The answer seemed to be; quite well. Zippy and Gibbs and the entire Joe Gibbs Racing No. 20 Home Depot team, publicly, at least, hung together and because of that, were able to do something that even Gibbs was not sure they could do – win a race in 19-year-old Joey Logano’s rookie season.
With the pressure off because of last weekend’s victory in New Hampshire, Gibbs was able to laugh off the question which had occupied a lot of racing minds this season: Did he think Logano could come up a victory in 2009?
“He probably did,” Gibbs said of Logano.
In retrospect, there was probably zero reason to expect that the No. 20 corner of the JGR shop would implode this year. Gibbs and Zipadelli got to where they are not by accident and especially not by being impatient – the minimum requirement for working with Tony Stewart for 10 years is a Master’s in patience.
They entered 2009 with eyes open, though NASCAR did cause them to blink when testing was slashed.
“We did a bunch of tests with Joey and felt like he was ready for this,” Gibbs said. “Now at the time we thought we were going to test a bunch and that got taken away from us, so then you’re putting Joey out there with the best in the world, this is the best people in the world doing this, and he’s having to compete at places he’s never seen really.
“I don’t think you think of a rookie up here lots of times, particularly in Joey’s case: So young, no testing, and so I don’t think that (winning) was our mind‑set. You hope, you hope you would win one, but I think we were being a little more realistic than that probably.”
Gibbs did see things which rewarded his patience during the first half of the season. He saw, in fact, exactly what he was looking for.
“We were really looking for just constant improvement, and that’s really what we’ve seen.” Gibbs said. “I’ve mentioned the last seven, eight races we’ve battled back from some real tough things. We did at Sonoma and we did again (at New Hampshire) and that’s what we have been proud of.
“But what you see and what you saw in Joey, he continues to improve. Also, I think we all feel like at the end of the race, he’s always better, running much harder, and I think that’s going to bode well for us as we go forward and come back to these places a second time.”
Credit Zipadelli, Gibbs said.
“We think the world of Greg and what he’s done here,” Gibbs said. “If you think about spending all that time with Tony, winning 32 races or whatever it is, and to bounce back this year. A nd Greg was a big part of the decision. Everybody on our competition side, on the side of Joe Gibbs Racing, made the decision to give Joey this ride, including Zippy. He was the lead guy.
“I thought last week, and really for about the last seven weeks, we have come back from some real tough things. (Two weeks ago) at Sonoma, to go out in a road race, not being there in a COT car, qualified 12th, battled all day up front; and then getting a late wreck, went all the way to the back and battled all the way back to 19th.
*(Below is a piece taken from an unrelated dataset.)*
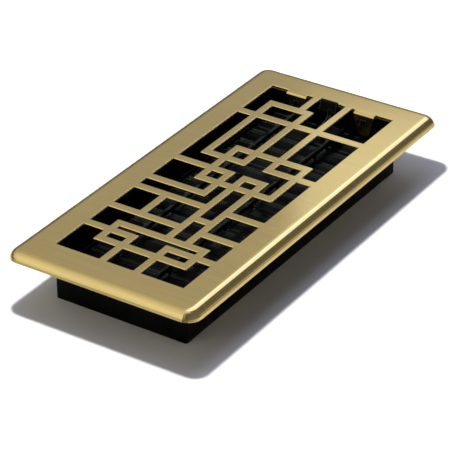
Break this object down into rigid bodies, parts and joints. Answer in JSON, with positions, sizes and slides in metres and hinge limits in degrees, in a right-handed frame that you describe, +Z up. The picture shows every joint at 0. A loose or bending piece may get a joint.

That, to me, in sports, means a lot,” the former coach of the Washington Redskins, said.
In getting the victory at New Hampshire, “A lot of bad things happened, but I think what Zippy has done a great job of is guiding the team. Nobody on that group gets down. I mentioned the fact that they are used to running for a championship. This year they are working with Joey, a real young guy; they have been, I think, just great. I take great pride in that, and that’s really been going on for about the last eight races.”
Zipadelli, who opted to stay at JGR and work with the youngest driver in Cup this year instead of bolting with Stewart, showed patience with Logano this year also. He too knew that it would be a challenging year and opted to bite down hard and stick with it through tough times.
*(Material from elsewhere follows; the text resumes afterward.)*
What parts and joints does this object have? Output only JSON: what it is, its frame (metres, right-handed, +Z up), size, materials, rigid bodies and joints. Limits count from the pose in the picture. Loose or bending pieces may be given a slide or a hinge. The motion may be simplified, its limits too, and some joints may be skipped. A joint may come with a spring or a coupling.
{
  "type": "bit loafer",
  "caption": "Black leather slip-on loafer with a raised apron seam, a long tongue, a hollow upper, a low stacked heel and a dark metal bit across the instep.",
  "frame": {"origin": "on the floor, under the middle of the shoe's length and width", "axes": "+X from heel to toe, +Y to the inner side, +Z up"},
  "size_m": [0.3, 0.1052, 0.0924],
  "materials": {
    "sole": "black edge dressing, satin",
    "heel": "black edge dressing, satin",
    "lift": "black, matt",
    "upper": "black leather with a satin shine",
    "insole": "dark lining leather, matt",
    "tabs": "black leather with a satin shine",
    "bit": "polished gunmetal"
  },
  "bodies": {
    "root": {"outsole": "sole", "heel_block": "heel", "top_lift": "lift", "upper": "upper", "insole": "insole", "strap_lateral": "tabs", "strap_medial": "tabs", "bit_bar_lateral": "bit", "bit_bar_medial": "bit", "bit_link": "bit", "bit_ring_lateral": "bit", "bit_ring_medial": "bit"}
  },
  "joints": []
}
Hence his happiness after New Hampshire.
“For us it was obviously a huge day as a group,” Zipadelli said. “For my guys, to see the smile on their faces in the rain and coming over and high‑fiving you. And we brought some new guys on this year that had not been in this situation, you know, it was just awesome to be able to put ourselves in that position.”
Zipadelli also knows that one victory on a raining day in New England is not the goal of the No. 20 team post-Tony.
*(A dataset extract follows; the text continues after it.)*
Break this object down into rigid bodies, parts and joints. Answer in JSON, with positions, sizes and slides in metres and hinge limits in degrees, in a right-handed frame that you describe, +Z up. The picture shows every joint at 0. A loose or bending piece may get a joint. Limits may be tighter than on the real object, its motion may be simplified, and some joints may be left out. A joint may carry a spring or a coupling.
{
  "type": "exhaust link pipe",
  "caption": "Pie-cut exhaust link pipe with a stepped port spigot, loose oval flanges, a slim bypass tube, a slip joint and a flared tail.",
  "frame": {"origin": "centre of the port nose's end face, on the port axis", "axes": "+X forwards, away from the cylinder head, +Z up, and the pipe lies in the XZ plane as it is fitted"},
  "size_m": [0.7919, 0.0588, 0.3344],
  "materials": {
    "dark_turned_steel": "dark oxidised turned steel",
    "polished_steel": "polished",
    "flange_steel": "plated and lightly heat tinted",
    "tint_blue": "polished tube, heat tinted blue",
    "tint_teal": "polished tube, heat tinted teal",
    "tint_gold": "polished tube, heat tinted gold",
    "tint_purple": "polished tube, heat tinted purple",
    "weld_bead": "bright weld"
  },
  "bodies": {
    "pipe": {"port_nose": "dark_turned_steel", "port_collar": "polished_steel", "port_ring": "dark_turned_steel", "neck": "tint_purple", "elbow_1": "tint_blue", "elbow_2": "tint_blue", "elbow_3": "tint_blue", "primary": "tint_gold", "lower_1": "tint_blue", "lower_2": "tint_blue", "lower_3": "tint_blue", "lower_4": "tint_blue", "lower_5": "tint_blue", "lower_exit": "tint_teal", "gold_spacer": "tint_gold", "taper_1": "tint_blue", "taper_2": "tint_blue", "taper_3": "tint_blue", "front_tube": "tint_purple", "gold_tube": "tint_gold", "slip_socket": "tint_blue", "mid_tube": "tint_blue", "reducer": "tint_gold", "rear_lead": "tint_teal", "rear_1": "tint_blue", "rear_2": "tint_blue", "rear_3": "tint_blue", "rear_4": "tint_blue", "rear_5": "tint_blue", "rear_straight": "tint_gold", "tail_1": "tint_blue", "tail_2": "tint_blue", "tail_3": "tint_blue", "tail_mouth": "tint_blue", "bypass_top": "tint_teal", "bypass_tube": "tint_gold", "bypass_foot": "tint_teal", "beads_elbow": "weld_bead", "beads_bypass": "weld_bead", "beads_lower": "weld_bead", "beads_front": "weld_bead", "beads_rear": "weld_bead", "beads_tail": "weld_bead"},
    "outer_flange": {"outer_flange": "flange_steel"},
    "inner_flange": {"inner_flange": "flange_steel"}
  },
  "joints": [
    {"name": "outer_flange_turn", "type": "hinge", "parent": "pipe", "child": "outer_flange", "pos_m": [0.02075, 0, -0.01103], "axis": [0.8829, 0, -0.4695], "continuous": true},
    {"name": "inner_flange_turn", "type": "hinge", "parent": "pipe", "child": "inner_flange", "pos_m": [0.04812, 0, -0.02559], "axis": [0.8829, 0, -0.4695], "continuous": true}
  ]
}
He knows that much more of that is expected – demanded – of him, his driver and his team.
“There is always pressure, even with the win,” Zipadelli said. “As an entire organization we need to have three quality race teams out there running in the top 10 and fighting for top fives and wins every week. We’ve got a great sponsor in The Home Depot and we made a commitment to them. They have been with us for 11 years and we gave them our word that we would do everything that we could to get them in Victory Lane and put this car up front where it needs to be.”